Perhaps you should court a different group of friends if your acquaintances are in the habit of using offensive terms. My friends don't speak that way.

And I think I can speak for the white children who remained at Solomon Junior High and Greenville High in the 70's. There was no violence in our school, although resentment was present on both sides, as has been previously mentioned. Those who were not there may assume that it was not that way, but they'd be wrong---wouldn't they? I was there.

My children attended the private school, which by that time had long since shed its former past. Enrollment was and is open to everyone, and my children received a top-notch education. They have excelled in every area, and I wouldn't have trusted their education to a system that has deteriorated to the degree that the GPSD has. And as for the quality of the environment there, I'd take the security of Washington School over parent-volunteers-policing-the-halls at GHS any day. My kids never had to worry for their physical safety when they were in school.

Anonymous said...

You couldn't ask for better teachers than Mr. Lewis, Mrs. Giachelli, Mr. Michael Ray and Mrs. Dunaway to name a few. They are well liked, respected and all motivate students to learn. They are all part of the Riverside School. My children have been very fortunate to receive a good education AND attend public school. So, yes, it is possible.

Additionally, as a former teacher, I would like to add that much of any student's success depends on emotional and academic support and encouragement received at home. The school can only do so much and at some point the parent has to define some expectations as well as assist the student to achieve success.

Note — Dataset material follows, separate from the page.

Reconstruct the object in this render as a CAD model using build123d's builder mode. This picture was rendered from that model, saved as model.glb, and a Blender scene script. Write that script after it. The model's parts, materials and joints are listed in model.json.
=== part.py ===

I have also had the pleasure of teaching on the college level and I can assure you that not every student from our private schools here in Greenville are "top notch". Unfortunately, some students are passed through because Daddy paid the tuition and the student often lacks basic writing skills.

So, don't be so quick to judge a student's predicted success in college based on public vs. private education. It is a very individualized issue.